New York — The New York City Department of Environmental Protection (DEP) reached a landmark recently when a micro-tunneling machine broke through a wall of rock and completed the first leg of a new release tunnel at Schoharie Reservoir. The “holing through” happened April 23 at 9:02 p.m. It marked end of tunneling for the 930-foot land leg of the tunnel. Engineers will now focus on building the 1,188-foot water leg of the tunnel, which will extend from a shaft near Route 990V in Gilboa, N.Y., and come up through the bottom of the reservoir.

The milestone is part of a $142 million project to build release works at the reservoir. The new tunnel is expected to be complete in about three years. It will give DEP the ability to release water downstream of the reservoir into Schoharie Creek to facilitate dam maintenance, respond to potential emergencies, mitigate flood risk for downstream communities, and enhance downstream habitat for fish and wildlife.

“The projects happening now at Schoharie Reservoir are meant to ensure our critical infrastructure at this location continues to deliver water while protecting public health and safety for decades to come,” DEP Commissioner Vincent Sapienza said. “I want to congratulate our crew in Gilboa for completing the first leg of the release tunnel.
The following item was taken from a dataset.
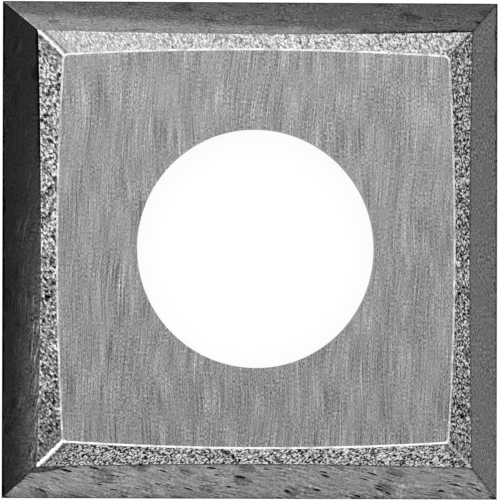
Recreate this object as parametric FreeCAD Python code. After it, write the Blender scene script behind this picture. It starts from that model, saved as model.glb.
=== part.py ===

Holing through on any tunnel is an important landmark that deserves all our recognition and appreciation for the workers who achieved it.”

The release works are one component of a larger $400 million program that has strengthened infrastructure and will improve operational flexibility at Schoharie Reservoir, which annually supplies about 15 percent of New York City’s drinking water. The program began with the full-scale rehabilitation of the 155-foot tall Gilboa Dam, a $138 million project that finished in 2014. It will also include upgrades to the Shandaken Tunnel Intake Chamber and site restoration work. DEP implemented the program of repairs and upgrades at Schoharie Reservoir more than a decade ago to achieve modern safety standards at Gilboa Dam.

DEP began construction of the new release works at Schoharie Reservoir in July 2015. Thus far, the city has made substantial progress on excavations for an intake at the bottom of the reservoir and a release outlet near the creek. Work crews also completed the construction of a 182-foot-deep gate shaft that served as the starting point for tunneling. The 9.5-foot-diameter micro-tunneling machine began its work last October. It is an unmanned machine that is operated by remote control from the surface, where operators track its progress and performance by watching it on monitors inside a control room. Workers only entered the tunnel when the machine needed maintenance.

The machine will drive two tunnel sections that total 2,118 feet, running as deep at 185 feet below the surface. The recently completed land leg of the tunnel stretched 1,188 feet from the gate shaft to a valve chamber on the eastern bank of Schoharie Creek. The valve chamber is located about 1,000 feet downstream of Gilboa Dam. A second leg of the tunnel — set to begin construction soon — will run 930 feet from the gate shaft to the intake structure at the bottom of Schoharie Reservoir, several hundred feet south of the dam. Once workers bore into the bottom of the reservoir, a specialized dive team will remove the micro-tunneling machine from the 135-foot-deep water and install the remaining parts of the intake structure.

The valve chamber — which acts as the portal that releases water into the creek — will include two valves capable of releasing about 65-1,550 million gallons of water each day. A third, smaller valve will be capable of smaller releases up to 65 million gallons per day.

Gilboa Dam was built from 1919 to 1927 and impounds Schoharie Reservoir, the northernmost reservoir in the city’s water supply system. Schoharie Reservoir can store up to 19.6 billion gallons of water, and it accounts for nearly 15 percent of the drinking water delivered to New York City each day. Schoharie Reservoir collects water from a 314-square-mile watershed. It diverts that water through the 18-mile Shandaken Tunnel, which discharges into the Esopus Creek where it travels another 11 miles before entering Ashokan Reservoir. From Ashokan Reservoir, the water flows south through the 92-mile-long Catskill Aqueduct to New York City.